Tailoring Oxygen Vacancies of BiVO4 toward Highly Efficient Noble‐Metal‐Free Electrocatalyst for Artificial N2 Fixation under Ambient Conditions

Ammonia (NH3) is vital to human beings as an important energy carrier, fertilizer precursor, and fuel, while breakage of the NN bond in nitrogen (N2) is a kinetically complex and energetically challenging multistep reaction. Development of electrocatalysts for efficient NH3 electrosynthesis via the N2 reduction reaction (NRR) is highly desirable but remains a key challenge. In this work, based on the density functional theory calculations, a novel and effective strategy to boost the nitrogen electroreduction performance of BiVO4 by tailoring its oxygen vacancies (OVs) is first proposed and demonstrated.
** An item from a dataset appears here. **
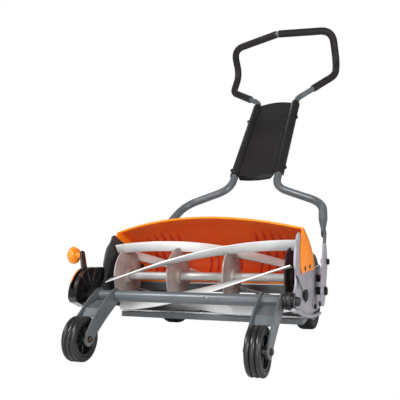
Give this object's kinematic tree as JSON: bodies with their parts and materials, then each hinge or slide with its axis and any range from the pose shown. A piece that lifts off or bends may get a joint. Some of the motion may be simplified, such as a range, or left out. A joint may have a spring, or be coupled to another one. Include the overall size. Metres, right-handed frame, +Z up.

Unexpectedly, the noble‐metal‐free BiVO4 with the highest OVs concentration shows excellent NRR performances, including high NH3 yield rate (up to 8.60 µg h−1 mg−1cat.), high faradaic efficiency (10.04% at −0.5 V vs reversible hydrogen electrode), and good stability (up to 24 h) at ambient conditions, outperforming most reported NRR electrocatalysts under ambient conditions and even some under harsh conditions, which can be attributed to enhanced N2 adsorption energy and a more favorable active reaction site at the V atom with lower coordination and higher spin‐polarization with a localized magnetic moment due to the introduction of OVs. Non‐noble metal semiconductor BiVO4 along with different oxygen vacancies (OVs) concentrations is obtained by a facile hydrothermal synthesis. Based on the theoretical calculations, the optimum BiVO4 (pH = 7) sample presents brilliant N2 reduction reaction electrocatalytic performance under ambient conditions owing to the enhanced N2 adsorption energy and more favorable active reaction site at the V atom due to the introduction of OVs.